» RAW RECORDS:
○ ○ ○
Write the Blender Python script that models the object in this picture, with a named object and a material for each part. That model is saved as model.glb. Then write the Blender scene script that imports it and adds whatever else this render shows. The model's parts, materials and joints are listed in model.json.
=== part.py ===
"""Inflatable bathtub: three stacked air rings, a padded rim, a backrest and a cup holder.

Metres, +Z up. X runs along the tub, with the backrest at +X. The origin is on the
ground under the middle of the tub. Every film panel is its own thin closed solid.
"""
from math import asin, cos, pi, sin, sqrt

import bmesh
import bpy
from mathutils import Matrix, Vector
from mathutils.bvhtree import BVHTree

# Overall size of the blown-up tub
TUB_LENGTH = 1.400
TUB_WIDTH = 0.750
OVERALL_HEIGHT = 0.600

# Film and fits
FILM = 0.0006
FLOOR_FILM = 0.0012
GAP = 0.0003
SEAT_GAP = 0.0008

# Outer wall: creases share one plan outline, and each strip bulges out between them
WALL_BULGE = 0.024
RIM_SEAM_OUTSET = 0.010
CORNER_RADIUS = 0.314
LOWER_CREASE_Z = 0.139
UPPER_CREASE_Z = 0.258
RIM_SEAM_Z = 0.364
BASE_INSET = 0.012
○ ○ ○
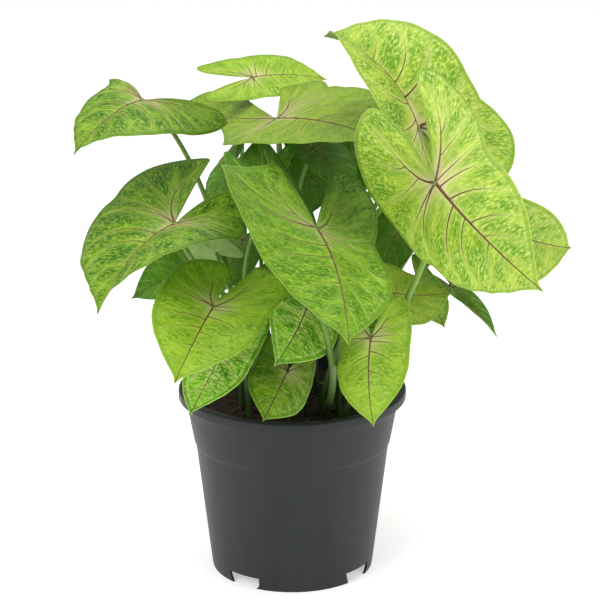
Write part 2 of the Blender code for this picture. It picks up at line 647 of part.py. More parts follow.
○ ○ ○
From the records above, extract exactly and only the lines that begin at the line with "Write the Blender Python" and stop after the line with "from math import asin, cos, pi, sin, sqrt".

» OUTPUT FOR THIS TASK:
Write the Blender Python script that models the object in this picture, with a named object and a material for each part. That model is saved as model.glb. Then write the Blender scene script that imports it and adds whatever else this render shows. The model's parts, materials and joints are listed in model.json.
=== part.py ===
"""Inflatable bathtub: three stacked air rings, a padded rim, a backrest and a cup holder.

Metres, +Z up. X runs along the tub, with the backrest at +X. The origin is on the
ground under the middle of the tub. Every film panel is its own thin closed solid.
"""
from math import asin, cos, pi, sin, sqrt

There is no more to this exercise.